Step 5: The NLP Secret Sauce
tf_idf.py
The TFIDF vectorizer is the tool that scans the texts and builds up term frequency-inverse document frequency term matricies that represent the documents to the comparison tools. The TFIDF vectorizer is seperate from the similarity function so that an artificial intelligence algorithm can later be integrated easily to calculate similarity instead of the cosine based calculation below. Experiments are ongoing with TensorFlow and Keras based implementations.
similarity.py This simple similarity comparator uses a cosine similarity function to calculate the similarities between two documents, specifically in this case, concept definitions and learning statements to find concept overlap, or text segments and learning statements to infer the aboutness of a given piece of text. There is also an experimental subroutine in the comments here that artificially boosts the term frequency numbers for terms that appear in the curated term list, on the assumption that those terms are more indicative of concept matching. The effectiveness of this subroutine was a very slight increase in accuracy, but the computational overhead made the process inefficient, so, while I removed it from my data pipeline, I kept it to demonstrate my ongoing experiments with tweaking of results.
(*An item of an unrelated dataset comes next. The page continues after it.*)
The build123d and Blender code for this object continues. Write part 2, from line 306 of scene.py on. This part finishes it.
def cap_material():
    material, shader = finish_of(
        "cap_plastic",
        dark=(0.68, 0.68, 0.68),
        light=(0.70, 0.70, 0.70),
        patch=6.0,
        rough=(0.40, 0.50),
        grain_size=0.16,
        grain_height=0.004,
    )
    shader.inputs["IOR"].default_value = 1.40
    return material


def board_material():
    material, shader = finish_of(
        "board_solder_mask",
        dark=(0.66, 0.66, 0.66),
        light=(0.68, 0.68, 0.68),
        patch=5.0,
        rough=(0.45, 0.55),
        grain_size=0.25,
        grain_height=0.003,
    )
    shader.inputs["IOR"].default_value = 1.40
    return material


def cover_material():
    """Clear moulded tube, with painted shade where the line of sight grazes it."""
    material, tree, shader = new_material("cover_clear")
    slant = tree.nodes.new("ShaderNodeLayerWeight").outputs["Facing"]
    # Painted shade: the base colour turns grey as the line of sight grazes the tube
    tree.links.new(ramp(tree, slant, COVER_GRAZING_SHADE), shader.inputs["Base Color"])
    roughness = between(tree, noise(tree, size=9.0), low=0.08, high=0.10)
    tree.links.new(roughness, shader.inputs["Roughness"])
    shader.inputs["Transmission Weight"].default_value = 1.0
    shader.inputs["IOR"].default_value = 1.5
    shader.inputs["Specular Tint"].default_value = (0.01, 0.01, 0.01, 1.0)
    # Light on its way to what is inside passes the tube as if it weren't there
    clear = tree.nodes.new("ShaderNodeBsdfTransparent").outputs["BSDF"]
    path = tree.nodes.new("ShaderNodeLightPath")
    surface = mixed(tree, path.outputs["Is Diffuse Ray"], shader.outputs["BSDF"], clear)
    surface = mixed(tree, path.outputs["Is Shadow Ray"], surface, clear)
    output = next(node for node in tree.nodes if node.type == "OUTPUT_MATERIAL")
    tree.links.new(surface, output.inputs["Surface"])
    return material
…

Step 6: Bringing it All Together
vocab_report.py By using a Cypher query to retrieve only a subset of learning statements, based on concept term BT/NT/NPT relationships in the graph, this algorithm allows a smaller number of more focused statements to be processed, not only faster, but offering more precise results. If the Cypher query does not result in any matches for the term, the script pulls the entire library as a backup.